Another practice sets CLUE apart from most advocacy organizations. We begin by bearing witness.
Members speak about what they have encountered since our last meeting — an immigrant family living in fear, conditions inside the county jail, a tenant facing eviction, an elderly resident priced out of housing.
I sometimes speak about conversations with unhoused neighbors during street outreach or another preventable death on our sidewalks.
These stories are not interruptions to the agenda. They are its foundation.
Only after we have attended to suffering do we begin discussing solutions.
This library is one of the few places where I can say those things plainly — where the room itself is designed to hold grief, uncertainty, disagreement and hope without asking us to rush past any of them.
Over the past several years, CLUE itself has evolved. Younger women have assumed prominent leadership roles. Latina leaders now serve on the board. Native voices enrich our conversations.
Perhaps most important, people directly affected by injustice increasingly help shape our priorities.

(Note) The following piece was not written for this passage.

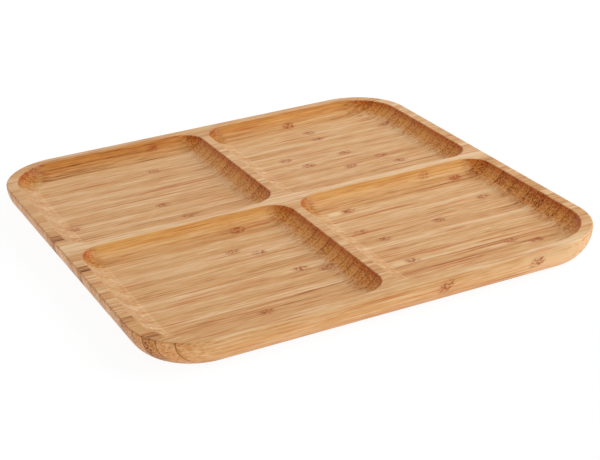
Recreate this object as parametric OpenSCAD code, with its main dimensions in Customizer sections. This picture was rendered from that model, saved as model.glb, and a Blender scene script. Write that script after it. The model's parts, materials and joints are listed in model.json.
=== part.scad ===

Formerly incarcerated people contribute to criminal justice advocacy. People with lived experience of homelessness help lead housing justice efforts.
Those who have experienced exclusion are no longer simply represented. They represent themselves.
That shift carries one of the most important lessons I have learned in more than 20 years of social justice work.
Effective organizing is not about speaking for marginalized communities. It is about creating the conditions in which marginalized communities speak for themselves.
CLUE’s finances are famously shaky. I say that with affection because it is true, and because it belongs in the story alongside the prayers and oranges.
Like many prophetic organizations, we have usually had more vision than money.
Yet the coalition’s influence has consistently exceeded its size because it brings together faith communities, scholars, grassroots organizers, elected officials, nonprofit leaders and people with lived experience who continually remind our community that budgets are moral documents and housing is ultimately about human dignity, not simply economics.
Twenty years in, I have come to think justice work means something narrower — and harder — than I once imagined.
It means listening carefully to voices very different from my own. It means trying to understand political positions I do not share rather than merely dismissing them. It means compromising without surrendering one’s principles.
Above all, it means translating public policy — contracts, zoning ordinances, budget line items — back into moral and ethical language, because policy left untranslated eventually forgets that it was ever about people at all.
When our meetings end, we often close with another prayer or a moment of silence before stepping back onto State Street.
The city has not changed. Families still struggle with impossible rents. People still sleep outdoors. The work remains unfinished.
But for two hours inside that library, with the window open and oranges resting in the blue bowl, people from many religious traditions have practiced something increasingly rare in American public life.
They have listened before speaking. They have disagreed without contempt. They have sought consensus before victory. They have translated budgets into questions of human dignity and public policy into stories about real people.
In an age of polarization and cynicism, that may be CLUE-Santa Barbara’s quiet achievement.
Week after week, it reminds us that faith can still serve as a bridge — between prayer and public policy, between charity and justice, and between the world we have inherited and the Beloved Community we are still struggling to build.